— begin —

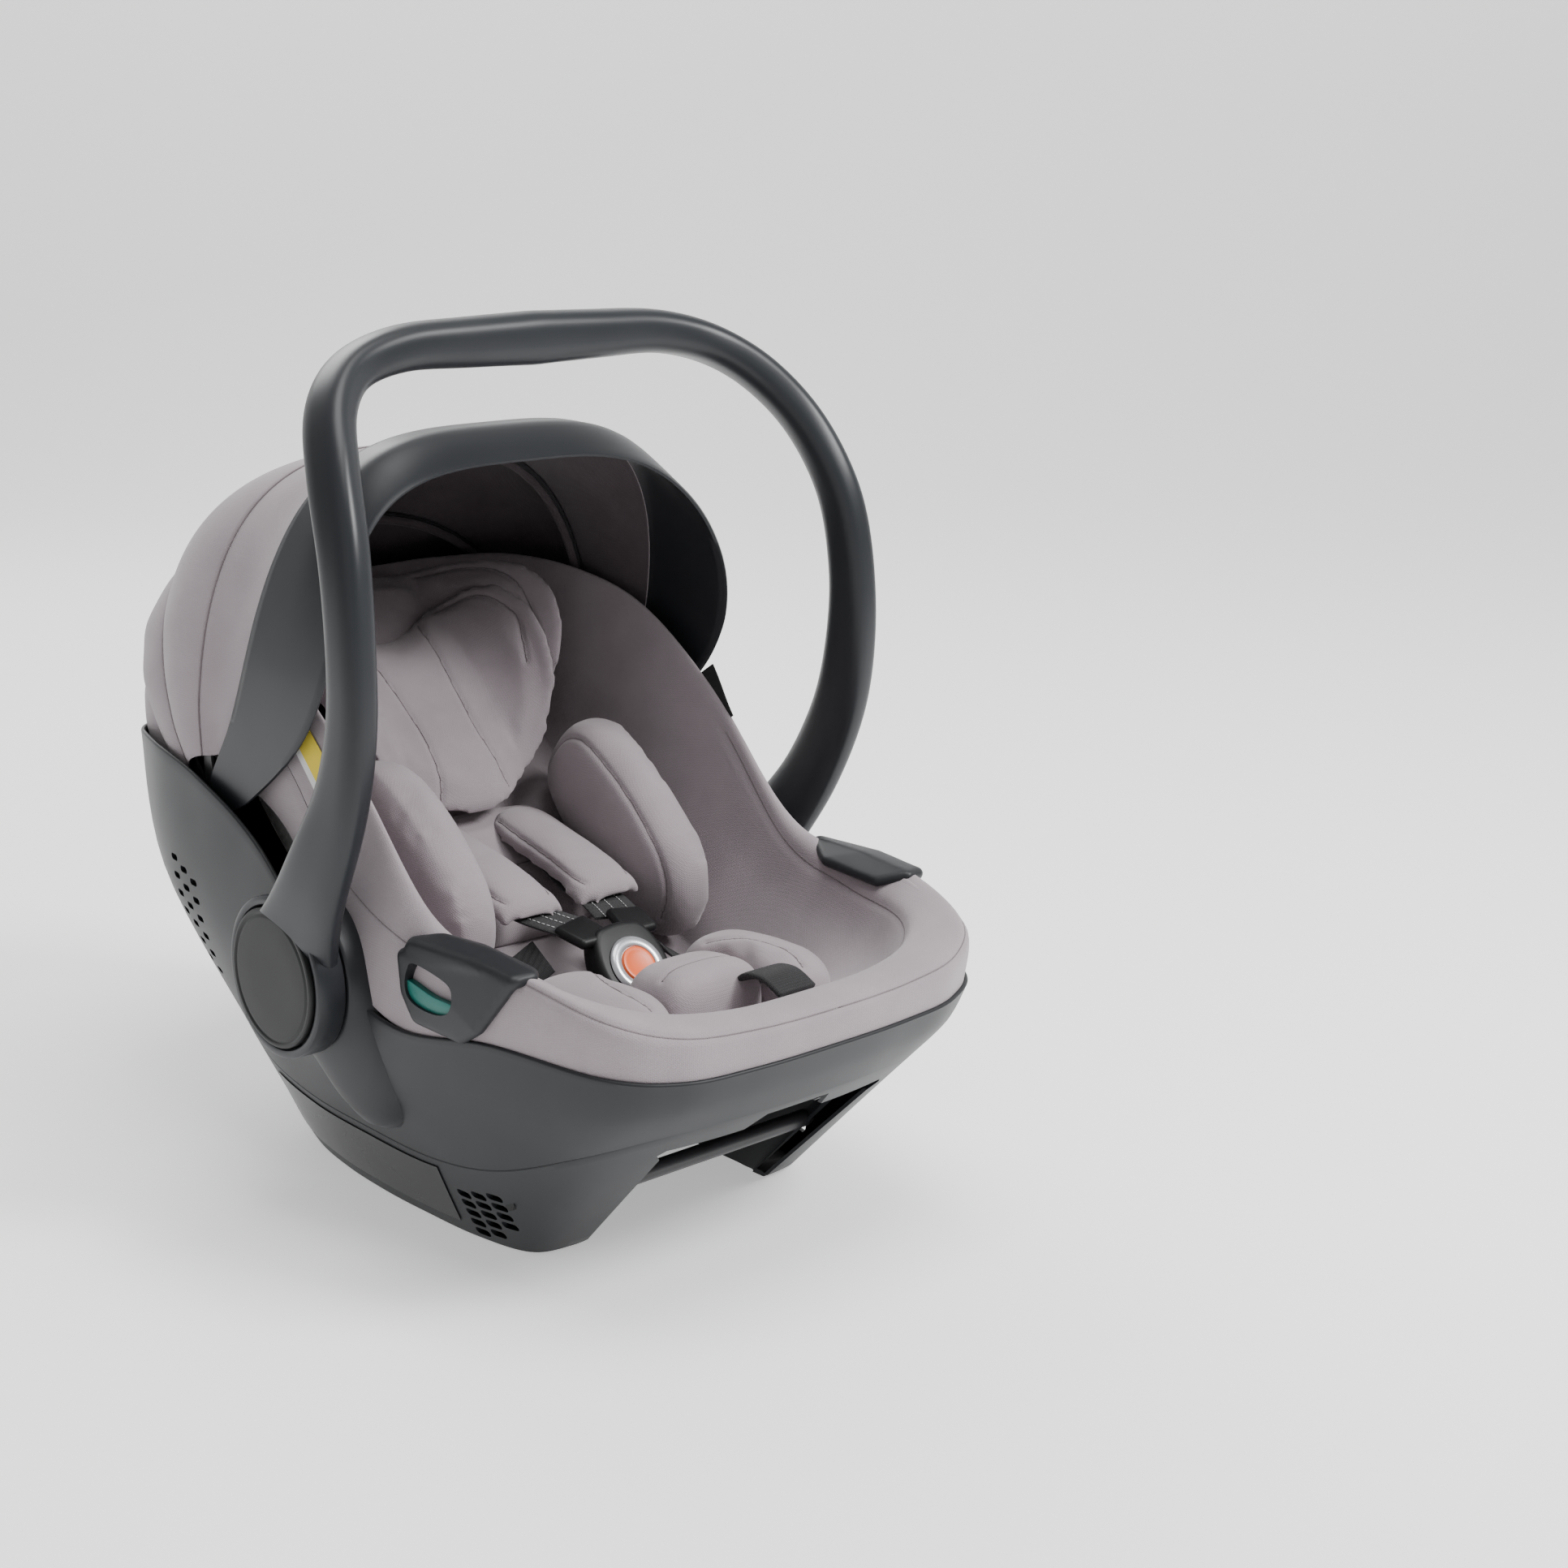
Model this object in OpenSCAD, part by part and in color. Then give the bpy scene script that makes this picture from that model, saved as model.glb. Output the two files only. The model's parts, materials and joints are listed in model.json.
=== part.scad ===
// Infant car seat: a rear-facing carrier shell with a turning handle, a folding canopy and a harness.
// X is the width, the foot end faces -Y, the head end faces +Y, and the rockers stand on z = 0.
// Lengths are in millimetres. Shapes are drawn from the handle axis, then shifted by hub_y.

/* [Shell] */
// Overall width of the hard shell at its rim
shell_w = 374; // [366:1:376]
// Thickness of the moulded shell walls
wall = 3.5; // [2.5:0.5:4]
// Thickness of the padded cover
cover_t = 9; // [7:1:10]
// Thickness of the foam liner under the cover
liner_t = 14; // [10:1:16]

/* [Handle] */
// Height of the handle axis above the floor
hub_z = 176; // [174:1:178]
// Height of the middle of the grip above the floor
grip_z = 580; // [574:1:584]
// Distance from the middle to the outer face of each hub cap
cap_x = 221; // [220:1:222]
// Outer radius of the round hub on each handle leg
hub_r = 55; // [53:1:56]
// Radius of the hub axles
axle_r = 8; // [6:0.5:9]

/* [Canopy] */
// Height of the canopy pivot above the floor
pivot_z = 240; // [238:1:242]
// Distance of the canopy pivot behind the handle axis
pivot_y = 150; // [148:1:152]
// Thickness of the canopy's front band
band_t = 3; // [2:0.5:3]

/* [Frame] */
// Radius of the two steel cross bars
bar_r = 6; // [5:0.5:7]
// Gap kept between pieces that touch
gap = 0.5; // [0.4:0.1:0.6]

/* [Hidden] */

hub_y = 32.5;            // the handle axis stands this far in front of the middle of the length
stations = 48;          // points around each outline of the shell
recline = 40;           // angle of the backrest above the floor
back_y = 20;            // where the backrest starts, behind the handle axis
back_z = 160;
soft_fn = 16;           // facets of the rounded corners of soft pieces
sx = shell_w / 374;

// Right half of each outline of the shell, from the front centre to the rear centre.
rim_half = [[0, -303, 163], [65, -301, 163], [118, -293, 164], [158, -264, 168], [178, -180, 170],
    [186, -90, 158], [187, -10, 182], [187, 70, 246], [185, 150, 277], [175, 228, 287],
    [139, 304, 279], [80, 352, 268], [0, 369, 264]];
mid_half = [[0, -293, 143], [64, -291, 143], [117, -281, 141], [155, -250, 136], [173, -170, 124],
    [179, -90, 112], [182, -10, 120], [183, 70, 150], [180, 150, 170], [168, 225, 186],
    [132, 294, 194], [76, 340, 196], [0, 355, 197]];
seam_half = [[0, -278, 122], [60, -276, 122], [112, -262, 118], [145, -225, 102], [157, -160, 76],
    [158, -90, 62], [158, -10, 60], [155, 60, 60], [146, 130, 66], [131, 190, 84],
    [108, 240, 104], [58, 268, 112], [0, 273, 114]];
foot_half = [[0, -150, 2], [48, -152, 2], [92, -155, 2], [119, -143, 1], [130, -98, 0],
    [134, -45, 0], [135, 0, 0], [132, 50, 0], [124, 98, 1], [111, 140, 9],
    [90, 168, 24], [48, 182, 32], [0, 184, 34]];
// The tunnel between the rockers, at the floor and at its roof.
tunnel_half = [[0, -142, 2], [45, -143, 2], [80, -143, 2], [86, -128, 1], [88, -95, 0],
    [89, -45, 0], [90, 0, 0], [88, 50, 0], [82, 85, 1], [70, 112, 9],
    [50, 128, 24], [25, 134, 32], [0, 135, 34]];
roof_half = [[0, -250, 104], [45, -248, 104], [84, -238, 102], [101, -200, 94], [104, -120, 74],
    [102, -60, 68], [100, -10, 66], [98, 50, 70], [92, 90, 80], [80, 120, 94],
    [56, 150, 108], [28, 165, 112], [0, 168, 113]];
// The bottom of the shell's inner pan.
pan_half = [[0, -225, 116], [50, -223, 116], [85, -205, 112], [105, -165, 100], [116, -110, 90],
    [120, -60, 86], [122, -10, 86], [122, 50, 92], [118, 110, 106], [106, 160, 128],
    [82, 195, 146], [45, 210, 152], [0, 213, 154]];
// The lower edge, the piped edge, the top and the foot of the padded rim.
tuck_half = [[0, -301, 164], [64, -299, 164], [117, -291, 165], [156, -262, 169], [176, -179, 171],
    [183, -90, 160], [180, -15, 190], [165, 60, 252], [160, 140, 280], [147, 216, 288],
    [116, 282, 282], [64, 318, 272], [0, 330, 270]];
edge_half = [[0, -304, 190], [65, -302, 191], [119, -292, 195], [156, -262, 206], [173, -190, 220],
    [176, -100, 215], [174, -15, 245], [167, 60, 306], [163, 135, 336], [150, 212, 342],
    [118, 270, 336], [62, 298, 330], [0, 303, 328]];
crest_half = [[0, -274, 192], [60, -272, 193], [108, -260, 198], [141, -228, 206], [153, -165, 213],
    [158, -95, 232], [161, -20, 308], [159, 60, 366], [153, 130, 388], [138, 204, 394],
    [104, 258, 388], [54, 280, 382], [0, 284, 380]];
seat_half = [[0, -215, 150], [45, -213, 150], [78, -197, 148], [97, -160, 141], [106, -110, 134],
    [111, -60, 131], [113, -5, 150], [115, 55, 196], [115, 112, 242], [112, 165, 286],
    [98, 214, 326], [56, 246, 352], [0, 254, 358]];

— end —

* **Aim**
Copy out all of the lines above exactly.

* **Expected answer**
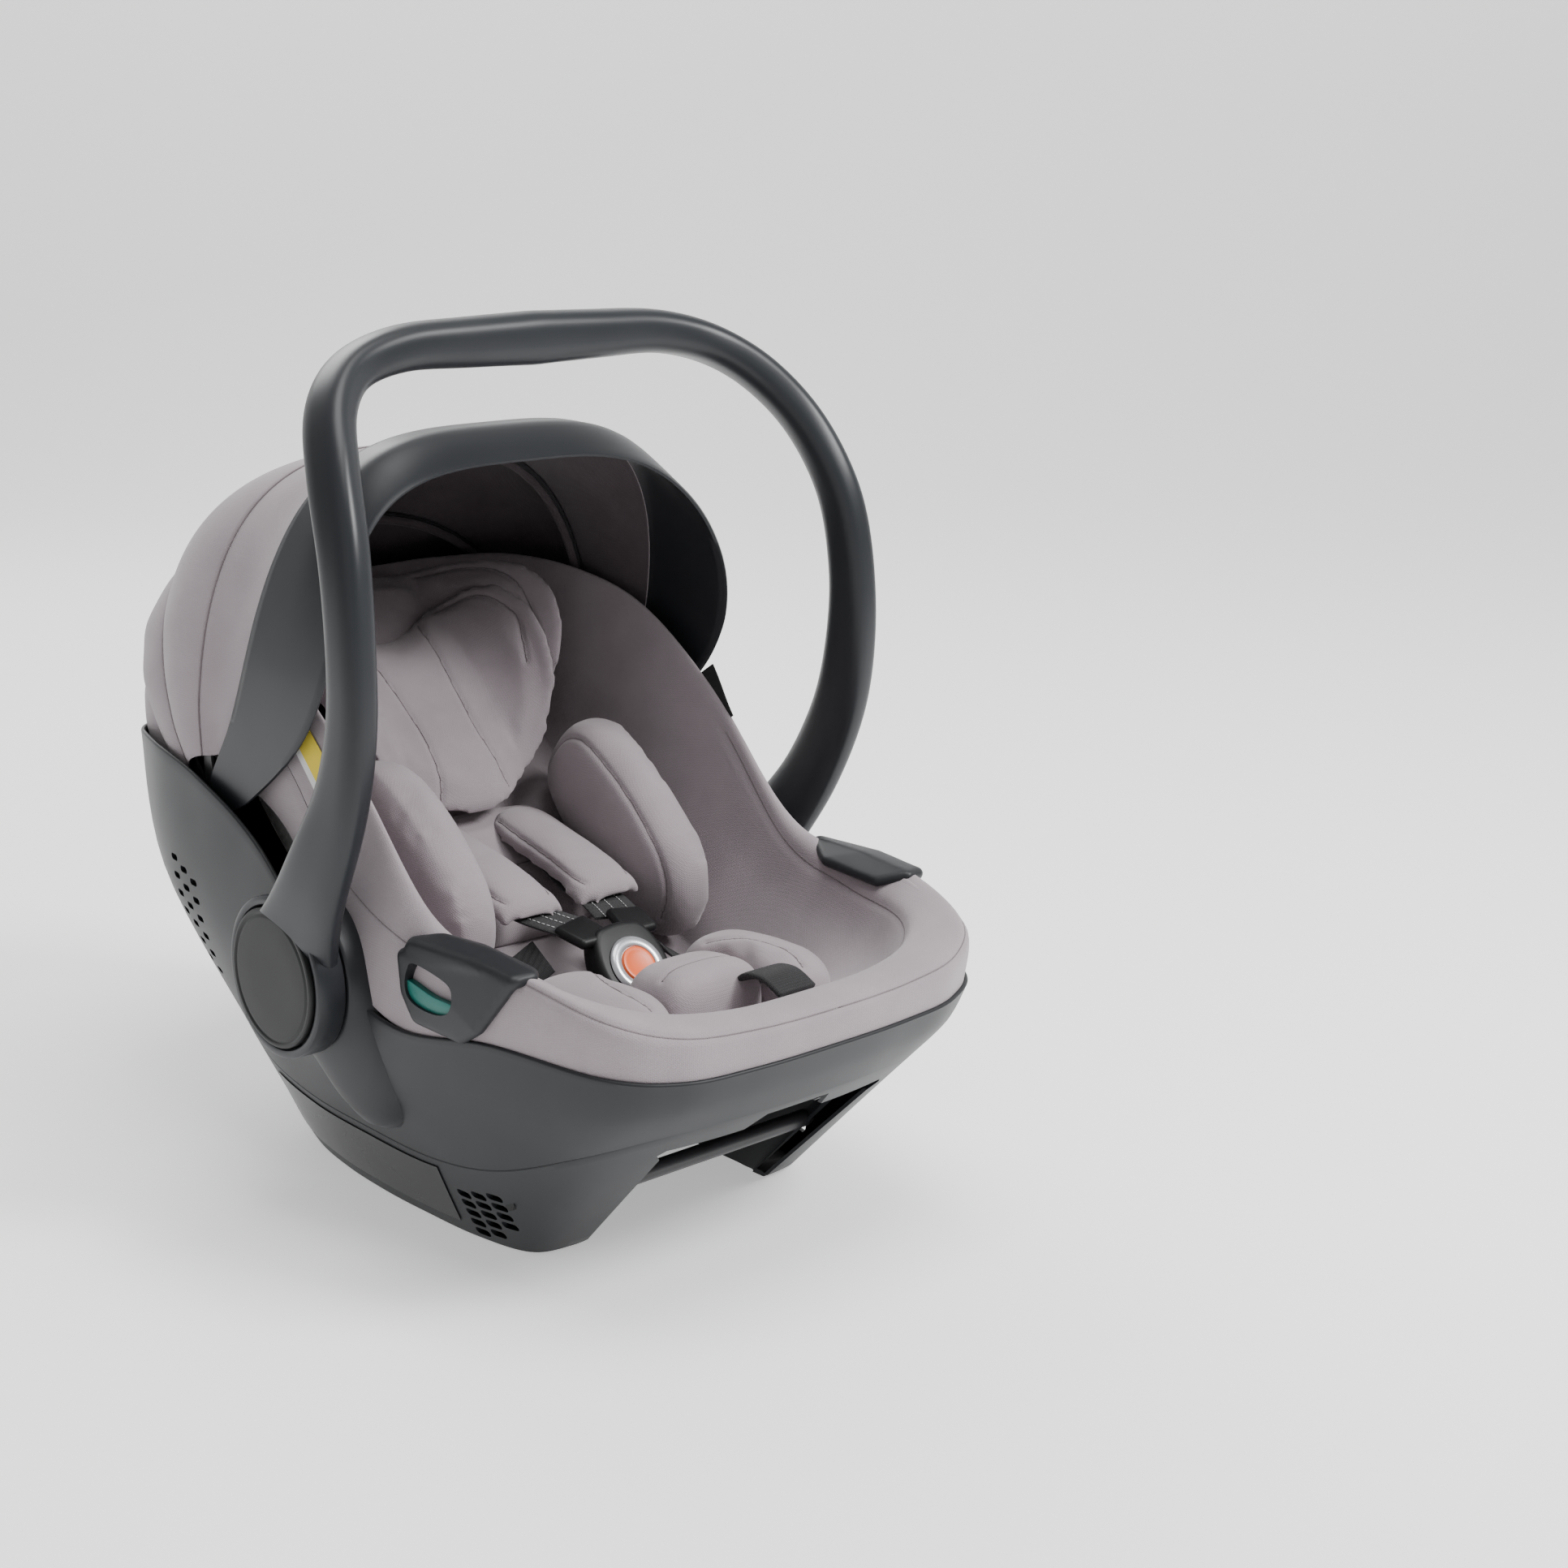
Model this object in OpenSCAD, part by part and in color. Then give the bpy scene script that makes this picture from that model, saved as model.glb. Output the two files only. The model's parts, materials and joints are listed in model.json.
=== part.scad ===
// Infant car seat: a rear-facing carrier shell with a turning handle, a folding canopy and a harness.
// X is the width, the foot end faces -Y, the head end faces +Y, and the rockers stand on z = 0.
// Lengths are in millimetres. Shapes are drawn from the handle axis, then shifted by hub_y.

/* [Shell] */
// Overall width of the hard shell at its rim
shell_w = 374; // [366:1:376]
// Thickness of the moulded shell walls
wall = 3.5; // [2.5:0.5:4]
// Thickness of the padded cover
cover_t = 9; // [7:1:10]
// Thickness of the foam liner under the cover
liner_t = 14; // [10:1:16]

/* [Handle] */
// Height of the handle axis above the floor
hub_z = 176; // [174:1:178]
// Height of the middle of the grip above the floor
grip_z = 580; // [574:1:584]
// Distance from the middle to the outer face of each hub cap
cap_x = 221; // [220:1:222]
// Outer radius of the round hub on each handle leg
hub_r = 55; // [53:1:56]
// Radius of the hub axles
axle_r = 8; // [6:0.5:9]

/* [Canopy] */
// Height of the canopy pivot above the floor
pivot_z = 240; // [238:1:242]
// Distance of the canopy pivot behind the handle axis
pivot_y = 150; // [148:1:152]
// Thickness of the canopy's front band
band_t = 3; // [2:0.5:3]

/* [Frame] */
// Radius of the two steel cross bars
bar_r = 6; // [5:0.5:7]
// Gap kept between pieces that touch
gap = 0.5; // [0.4:0.1:0.6]

/* [Hidden] */

hub_y = 32.5;            // the handle axis stands this far in front of the middle of the length
stations = 48;          // points around each outline of the shell
recline = 40;           // angle of the backrest above the floor
back_y = 20;            // where the backrest starts, behind the handle axis
back_z = 160;
soft_fn = 16;           // facets of the rounded corners of soft pieces
sx = shell_w / 374;

// Right half of each outline of the shell, from the front centre to the rear centre.
rim_half = [[0, -303, 163], [65, -301, 163], [118, -293, 164], [158, -264, 168], [178, -180, 170],
    [186, -90, 158], [187, -10, 182], [187, 70, 246], [185, 150, 277], [175, 228, 287],
    [139, 304, 279], [80, 352, 268], [0, 369, 264]];
mid_half = [[0, -293, 143], [64, -291, 143], [117, -281, 141], [155, -250, 136], [173, -170, 124],
    [179, -90, 112], [182, -10, 120], [183, 70, 150], [180, 150, 170], [168, 225, 186],
    [132, 294, 194], [76, 340, 196], [0, 355, 197]];
seam_half = [[0, -278, 122], [60, -276, 122], [112, -262, 118], [145, -225, 102], [157, -160, 76],
    [158, -90, 62], [158, -10, 60], [155, 60, 60], [146, 130, 66], [131, 190, 84],
    [108, 240, 104], [58, 268, 112], [0, 273, 114]];
foot_half = [[0, -150, 2], [48, -152, 2], [92, -155, 2], [119, -143, 1], [130, -98, 0],
    [134, -45, 0], [135, 0, 0], [132, 50, 0], [124, 98, 1], [111, 140, 9],
    [90, 168, 24], [48, 182, 32], [0, 184, 34]];
// The tunnel between the rockers, at the floor and at its roof.
tunnel_half = [[0, -142, 2], [45, -143, 2], [80, -143, 2], [86, -128, 1], [88, -95, 0],
    [89, -45, 0], [90, 0, 0], [88, 50, 0], [82, 85, 1], [70, 112, 9],
    [50, 128, 24], [25, 134, 32], [0, 135, 34]];
roof_half = [[0, -250, 104], [45, -248, 104], [84, -238, 102], [101, -200, 94], [104, -120, 74],
    [102, -60, 68], [100, -10, 66], [98, 50, 70], [92, 90, 80], [80, 120, 94],
    [56, 150, 108], [28, 165, 112], [0, 168, 113]];
// The bottom of the shell's inner pan.
pan_half = [[0, -225, 116], [50, -223, 116], [85, -205, 112], [105, -165, 100], [116, -110, 90],
    [120, -60, 86], [122, -10, 86], [122, 50, 92], [118, 110, 106], [106, 160, 128],
    [82, 195, 146], [45, 210, 152], [0, 213, 154]];
// The lower edge, the piped edge, the top and the foot of the padded rim.
tuck_half = [[0, -301, 164], [64, -299, 164], [117, -291, 165], [156, -262, 169], [176, -179, 171],
    [183, -90, 160], [180, -15, 190], [165, 60, 252], [160, 140, 280], [147, 216, 288],
    [116, 282, 282], [64, 318, 272], [0, 330, 270]];
edge_half = [[0, -304, 190], [65, -302, 191], [119, -292, 195], [156, -262, 206], [173, -190, 220],
    [176, -100, 215], [174, -15, 245], [167, 60, 306], [163, 135, 336], [150, 212, 342],
    [118, 270, 336], [62, 298, 330], [0, 303, 328]];
crest_half = [[0, -274, 192], [60, -272, 193], [108, -260, 198], [141, -228, 206], [153, -165, 213],
    [158, -95, 232], [161, -20, 308], [159, 60, 366], [153, 130, 388], [138, 204, 394],
    [104, 258, 388], [54, 280, 382], [0, 284, 380]];
seat_half = [[0, -215, 150], [45, -213, 150], [78, -197, 148], [97, -160, 141], [106, -110, 134],
    [111, -60, 131], [113, -5, 150], [115, 55, 196], [115, 112, 242], [112, 165, 286],
    [98, 214, 326], [56, 246, 352], [0, 254, 358]];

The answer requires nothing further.